------ INPUT ------

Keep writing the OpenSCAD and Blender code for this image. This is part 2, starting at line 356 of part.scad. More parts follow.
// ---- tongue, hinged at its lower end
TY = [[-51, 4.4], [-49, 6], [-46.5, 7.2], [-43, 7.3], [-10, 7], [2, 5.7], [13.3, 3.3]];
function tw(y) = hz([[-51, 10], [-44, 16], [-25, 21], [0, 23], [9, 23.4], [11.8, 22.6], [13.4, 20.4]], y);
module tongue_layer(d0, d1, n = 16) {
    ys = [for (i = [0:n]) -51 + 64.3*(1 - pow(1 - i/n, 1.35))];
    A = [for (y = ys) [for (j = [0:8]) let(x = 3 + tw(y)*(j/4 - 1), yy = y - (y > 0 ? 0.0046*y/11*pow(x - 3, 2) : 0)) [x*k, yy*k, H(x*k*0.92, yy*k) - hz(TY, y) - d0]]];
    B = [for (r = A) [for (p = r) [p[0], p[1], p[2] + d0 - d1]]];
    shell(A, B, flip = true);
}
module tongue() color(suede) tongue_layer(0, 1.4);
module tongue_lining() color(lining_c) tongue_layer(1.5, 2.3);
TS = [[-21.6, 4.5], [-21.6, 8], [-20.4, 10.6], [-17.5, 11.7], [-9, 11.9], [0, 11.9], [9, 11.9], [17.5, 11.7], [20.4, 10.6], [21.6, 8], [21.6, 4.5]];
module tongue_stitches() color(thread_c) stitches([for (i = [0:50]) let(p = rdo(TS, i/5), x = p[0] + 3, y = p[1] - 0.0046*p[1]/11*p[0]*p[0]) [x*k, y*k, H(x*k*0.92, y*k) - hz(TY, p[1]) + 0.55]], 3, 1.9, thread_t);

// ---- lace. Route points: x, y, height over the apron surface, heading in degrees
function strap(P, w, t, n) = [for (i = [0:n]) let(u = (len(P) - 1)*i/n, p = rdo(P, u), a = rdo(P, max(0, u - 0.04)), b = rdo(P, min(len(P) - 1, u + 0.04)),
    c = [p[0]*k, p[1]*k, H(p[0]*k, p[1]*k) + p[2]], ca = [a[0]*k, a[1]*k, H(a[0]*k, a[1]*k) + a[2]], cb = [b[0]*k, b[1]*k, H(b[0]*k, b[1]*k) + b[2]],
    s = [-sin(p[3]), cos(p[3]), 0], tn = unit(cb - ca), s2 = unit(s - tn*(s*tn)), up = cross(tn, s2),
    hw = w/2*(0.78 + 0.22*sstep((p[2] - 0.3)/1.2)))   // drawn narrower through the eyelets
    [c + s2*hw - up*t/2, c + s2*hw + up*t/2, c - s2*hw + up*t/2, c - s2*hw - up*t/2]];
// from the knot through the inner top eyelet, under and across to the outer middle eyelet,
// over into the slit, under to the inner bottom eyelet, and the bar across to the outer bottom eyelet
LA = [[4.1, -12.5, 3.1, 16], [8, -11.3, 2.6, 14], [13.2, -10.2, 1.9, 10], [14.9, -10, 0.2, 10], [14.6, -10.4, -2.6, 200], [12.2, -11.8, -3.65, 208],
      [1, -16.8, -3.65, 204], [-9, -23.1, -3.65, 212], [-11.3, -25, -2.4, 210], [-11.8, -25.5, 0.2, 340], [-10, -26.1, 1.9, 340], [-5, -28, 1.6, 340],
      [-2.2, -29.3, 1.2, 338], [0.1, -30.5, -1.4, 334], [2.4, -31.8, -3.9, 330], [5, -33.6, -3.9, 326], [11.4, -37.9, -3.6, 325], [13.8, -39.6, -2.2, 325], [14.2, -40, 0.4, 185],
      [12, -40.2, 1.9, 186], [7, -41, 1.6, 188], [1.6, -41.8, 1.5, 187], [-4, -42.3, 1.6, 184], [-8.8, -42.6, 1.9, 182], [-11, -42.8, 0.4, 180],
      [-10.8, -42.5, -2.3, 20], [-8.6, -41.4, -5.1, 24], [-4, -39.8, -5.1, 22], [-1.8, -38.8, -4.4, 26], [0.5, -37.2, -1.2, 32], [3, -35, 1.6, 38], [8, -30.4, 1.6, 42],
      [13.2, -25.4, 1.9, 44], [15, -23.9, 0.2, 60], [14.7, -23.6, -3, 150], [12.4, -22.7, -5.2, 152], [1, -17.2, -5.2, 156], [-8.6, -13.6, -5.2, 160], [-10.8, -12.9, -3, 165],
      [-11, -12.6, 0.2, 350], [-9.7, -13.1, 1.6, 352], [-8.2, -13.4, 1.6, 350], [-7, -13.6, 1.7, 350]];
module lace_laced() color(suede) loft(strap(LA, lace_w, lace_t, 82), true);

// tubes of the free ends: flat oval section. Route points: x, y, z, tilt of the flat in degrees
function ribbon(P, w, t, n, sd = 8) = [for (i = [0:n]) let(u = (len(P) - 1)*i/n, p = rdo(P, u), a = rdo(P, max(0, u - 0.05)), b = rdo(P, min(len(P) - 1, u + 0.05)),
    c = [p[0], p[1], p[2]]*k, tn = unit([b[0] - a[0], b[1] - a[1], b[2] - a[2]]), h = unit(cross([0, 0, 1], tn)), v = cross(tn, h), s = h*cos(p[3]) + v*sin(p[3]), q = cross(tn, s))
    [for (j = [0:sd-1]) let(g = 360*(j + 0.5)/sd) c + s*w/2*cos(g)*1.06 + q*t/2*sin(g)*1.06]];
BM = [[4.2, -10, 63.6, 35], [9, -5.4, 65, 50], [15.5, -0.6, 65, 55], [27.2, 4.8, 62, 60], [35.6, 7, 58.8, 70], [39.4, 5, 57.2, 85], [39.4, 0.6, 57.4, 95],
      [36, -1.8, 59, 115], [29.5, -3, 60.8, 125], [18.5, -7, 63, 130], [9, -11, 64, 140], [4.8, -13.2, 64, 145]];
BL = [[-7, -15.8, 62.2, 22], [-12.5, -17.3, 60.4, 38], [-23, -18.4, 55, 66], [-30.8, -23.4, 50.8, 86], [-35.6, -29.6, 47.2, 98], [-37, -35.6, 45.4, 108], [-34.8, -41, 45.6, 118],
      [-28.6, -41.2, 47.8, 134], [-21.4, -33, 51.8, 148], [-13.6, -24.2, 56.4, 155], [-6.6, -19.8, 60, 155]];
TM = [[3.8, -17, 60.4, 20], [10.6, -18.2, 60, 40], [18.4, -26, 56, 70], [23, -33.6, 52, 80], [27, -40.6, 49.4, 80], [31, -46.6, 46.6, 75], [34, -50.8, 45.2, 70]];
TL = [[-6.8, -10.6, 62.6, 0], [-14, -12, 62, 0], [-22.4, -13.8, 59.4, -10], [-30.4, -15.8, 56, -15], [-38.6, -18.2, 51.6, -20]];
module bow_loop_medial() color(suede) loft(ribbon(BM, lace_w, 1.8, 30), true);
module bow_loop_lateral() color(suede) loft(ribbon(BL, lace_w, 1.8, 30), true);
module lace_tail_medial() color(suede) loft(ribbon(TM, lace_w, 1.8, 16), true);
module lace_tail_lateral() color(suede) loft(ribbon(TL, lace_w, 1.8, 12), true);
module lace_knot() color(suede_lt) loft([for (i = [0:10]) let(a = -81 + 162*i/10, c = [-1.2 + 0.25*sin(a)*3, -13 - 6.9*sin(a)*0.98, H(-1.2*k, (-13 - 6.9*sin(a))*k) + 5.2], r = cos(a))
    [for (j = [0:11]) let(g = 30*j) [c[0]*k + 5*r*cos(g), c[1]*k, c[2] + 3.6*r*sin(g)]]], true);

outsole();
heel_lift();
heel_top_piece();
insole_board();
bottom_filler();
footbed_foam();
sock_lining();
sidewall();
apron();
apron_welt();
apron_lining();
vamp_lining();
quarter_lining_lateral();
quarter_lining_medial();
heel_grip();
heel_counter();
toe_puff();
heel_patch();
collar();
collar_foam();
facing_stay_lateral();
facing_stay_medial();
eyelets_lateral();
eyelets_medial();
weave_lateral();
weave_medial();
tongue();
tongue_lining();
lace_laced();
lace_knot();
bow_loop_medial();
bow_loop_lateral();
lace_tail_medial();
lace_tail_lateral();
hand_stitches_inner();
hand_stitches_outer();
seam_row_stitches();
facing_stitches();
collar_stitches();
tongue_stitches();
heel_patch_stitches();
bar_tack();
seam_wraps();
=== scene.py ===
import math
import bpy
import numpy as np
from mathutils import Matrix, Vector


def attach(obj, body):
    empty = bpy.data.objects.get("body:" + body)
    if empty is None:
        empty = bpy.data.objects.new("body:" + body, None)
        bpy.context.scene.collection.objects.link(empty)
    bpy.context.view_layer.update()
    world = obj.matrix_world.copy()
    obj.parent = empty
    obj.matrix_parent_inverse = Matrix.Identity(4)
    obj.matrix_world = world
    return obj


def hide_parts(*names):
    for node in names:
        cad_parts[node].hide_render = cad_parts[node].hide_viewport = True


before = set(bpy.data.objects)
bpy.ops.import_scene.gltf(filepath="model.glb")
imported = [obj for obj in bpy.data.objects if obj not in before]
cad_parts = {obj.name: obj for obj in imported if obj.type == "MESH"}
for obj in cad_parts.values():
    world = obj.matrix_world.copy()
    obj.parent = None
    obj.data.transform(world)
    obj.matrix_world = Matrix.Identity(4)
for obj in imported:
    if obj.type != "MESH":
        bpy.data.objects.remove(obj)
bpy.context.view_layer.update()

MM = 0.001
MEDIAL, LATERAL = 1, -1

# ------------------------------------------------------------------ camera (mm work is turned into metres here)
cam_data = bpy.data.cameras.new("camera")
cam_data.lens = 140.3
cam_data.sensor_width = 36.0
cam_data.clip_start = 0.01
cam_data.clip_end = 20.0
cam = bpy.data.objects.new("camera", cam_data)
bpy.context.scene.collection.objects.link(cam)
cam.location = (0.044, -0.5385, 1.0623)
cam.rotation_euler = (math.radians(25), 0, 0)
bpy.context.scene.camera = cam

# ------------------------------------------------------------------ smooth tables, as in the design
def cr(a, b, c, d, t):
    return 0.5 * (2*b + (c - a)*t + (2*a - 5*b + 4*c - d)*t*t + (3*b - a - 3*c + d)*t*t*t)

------
------ INPUT ------

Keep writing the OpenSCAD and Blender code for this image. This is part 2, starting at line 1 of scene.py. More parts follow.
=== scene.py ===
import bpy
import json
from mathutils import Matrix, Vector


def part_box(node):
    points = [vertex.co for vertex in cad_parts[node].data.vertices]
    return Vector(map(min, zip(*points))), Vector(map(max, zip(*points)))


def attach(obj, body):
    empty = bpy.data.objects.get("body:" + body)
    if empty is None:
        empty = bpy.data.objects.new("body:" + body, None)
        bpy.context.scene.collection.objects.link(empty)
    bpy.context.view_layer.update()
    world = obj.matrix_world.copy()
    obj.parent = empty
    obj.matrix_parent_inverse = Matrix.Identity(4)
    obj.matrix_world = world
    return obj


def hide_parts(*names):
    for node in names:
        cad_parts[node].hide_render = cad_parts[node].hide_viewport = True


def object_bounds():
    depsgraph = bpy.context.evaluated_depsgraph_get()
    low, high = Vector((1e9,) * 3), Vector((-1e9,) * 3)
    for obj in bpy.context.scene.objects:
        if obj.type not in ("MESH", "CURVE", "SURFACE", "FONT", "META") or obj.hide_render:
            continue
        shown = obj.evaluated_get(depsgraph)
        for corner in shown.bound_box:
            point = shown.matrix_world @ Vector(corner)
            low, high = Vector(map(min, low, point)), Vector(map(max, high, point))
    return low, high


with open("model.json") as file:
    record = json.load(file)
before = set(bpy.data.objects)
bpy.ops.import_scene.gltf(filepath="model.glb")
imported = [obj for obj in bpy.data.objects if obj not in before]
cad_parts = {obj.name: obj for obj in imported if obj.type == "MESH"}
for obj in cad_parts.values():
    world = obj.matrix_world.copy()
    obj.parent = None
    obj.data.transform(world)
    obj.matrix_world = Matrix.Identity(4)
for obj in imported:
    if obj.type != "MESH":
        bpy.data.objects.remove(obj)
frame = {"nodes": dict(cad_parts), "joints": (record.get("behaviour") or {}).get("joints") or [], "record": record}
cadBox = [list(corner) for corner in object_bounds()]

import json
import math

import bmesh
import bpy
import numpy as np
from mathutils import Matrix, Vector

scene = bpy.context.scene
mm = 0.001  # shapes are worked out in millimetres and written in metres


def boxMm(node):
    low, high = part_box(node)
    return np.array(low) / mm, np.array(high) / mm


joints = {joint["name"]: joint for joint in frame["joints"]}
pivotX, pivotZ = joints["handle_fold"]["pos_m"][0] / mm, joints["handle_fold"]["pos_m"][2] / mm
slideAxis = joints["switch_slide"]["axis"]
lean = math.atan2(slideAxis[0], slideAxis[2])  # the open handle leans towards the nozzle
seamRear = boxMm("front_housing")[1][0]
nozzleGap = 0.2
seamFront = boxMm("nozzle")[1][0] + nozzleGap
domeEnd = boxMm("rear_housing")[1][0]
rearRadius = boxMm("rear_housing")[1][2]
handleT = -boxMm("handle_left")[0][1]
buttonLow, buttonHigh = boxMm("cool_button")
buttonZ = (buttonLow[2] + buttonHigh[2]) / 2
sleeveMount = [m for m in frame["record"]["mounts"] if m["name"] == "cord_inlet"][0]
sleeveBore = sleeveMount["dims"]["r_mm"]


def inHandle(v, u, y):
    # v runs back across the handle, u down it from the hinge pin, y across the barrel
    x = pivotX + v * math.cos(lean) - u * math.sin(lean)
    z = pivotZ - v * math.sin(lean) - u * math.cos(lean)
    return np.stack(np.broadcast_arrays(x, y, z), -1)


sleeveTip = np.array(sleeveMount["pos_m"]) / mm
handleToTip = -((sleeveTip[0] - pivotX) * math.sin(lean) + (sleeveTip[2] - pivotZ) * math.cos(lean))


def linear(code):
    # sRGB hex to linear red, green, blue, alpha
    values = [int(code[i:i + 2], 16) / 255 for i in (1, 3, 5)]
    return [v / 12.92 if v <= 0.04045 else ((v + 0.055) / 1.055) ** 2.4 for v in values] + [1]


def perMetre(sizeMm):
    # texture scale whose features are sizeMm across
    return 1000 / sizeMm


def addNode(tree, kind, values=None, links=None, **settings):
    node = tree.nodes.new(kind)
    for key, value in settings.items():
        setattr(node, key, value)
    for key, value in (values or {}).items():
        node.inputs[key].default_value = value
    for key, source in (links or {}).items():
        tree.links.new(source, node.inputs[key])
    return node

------

TO BE DONE
Set down, without any change, only the lines from the line that holds "lace_laced();" through the line that holds "bpy.context.scene.camera = cam", both lines included.

WRITTEN SOLUTION
lace_laced();
lace_knot();
bow_loop_medial();
bow_loop_lateral();
lace_tail_medial();
lace_tail_lateral();
hand_stitches_inner();
hand_stitches_outer();
seam_row_stitches();
facing_stitches();
collar_stitches();
tongue_stitches();
heel_patch_stitches();
bar_tack();
seam_wraps();
=== scene.py ===
import math
import bpy
import numpy as np
from mathutils import Matrix, Vector


def attach(obj, body):
    empty = bpy.data.objects.get("body:" + body)
    if empty is None:
        empty = bpy.data.objects.new("body:" + body, None)
        bpy.context.scene.collection.objects.link(empty)
    bpy.context.view_layer.update()
    world = obj.matrix_world.copy()
    obj.parent = empty
    obj.matrix_parent_inverse = Matrix.Identity(4)
    obj.matrix_world = world
    return obj


def hide_parts(*names):
    for node in names:
        cad_parts[node].hide_render = cad_parts[node].hide_viewport = True


before = set(bpy.data.objects)
bpy.ops.import_scene.gltf(filepath="model.glb")
imported = [obj for obj in bpy.data.objects if obj not in before]
cad_parts = {obj.name: obj for obj in imported if obj.type == "MESH"}
for obj in cad_parts.values():
    world = obj.matrix_world.copy()
    obj.parent = None
    obj.data.transform(world)
    obj.matrix_world = Matrix.Identity(4)
for obj in imported:
    if obj.type != "MESH":
        bpy.data.objects.remove(obj)
bpy.context.view_layer.update()

MM = 0.001
MEDIAL, LATERAL = 1, -1

# ------------------------------------------------------------------ camera (mm work is turned into metres here)
cam_data = bpy.data.cameras.new("camera")
cam_data.lens = 140.3
cam_data.sensor_width = 36.0
cam_data.clip_start = 0.01
cam_data.clip_end = 20.0
cam = bpy.data.objects.new("camera", cam_data)
bpy.context.scene.collection.objects.link(cam)
cam.location = (0.044, -0.5385, 1.0623)
cam.rotation_euler = (math.radians(25), 0, 0)
bpy.context.scene.camera = cam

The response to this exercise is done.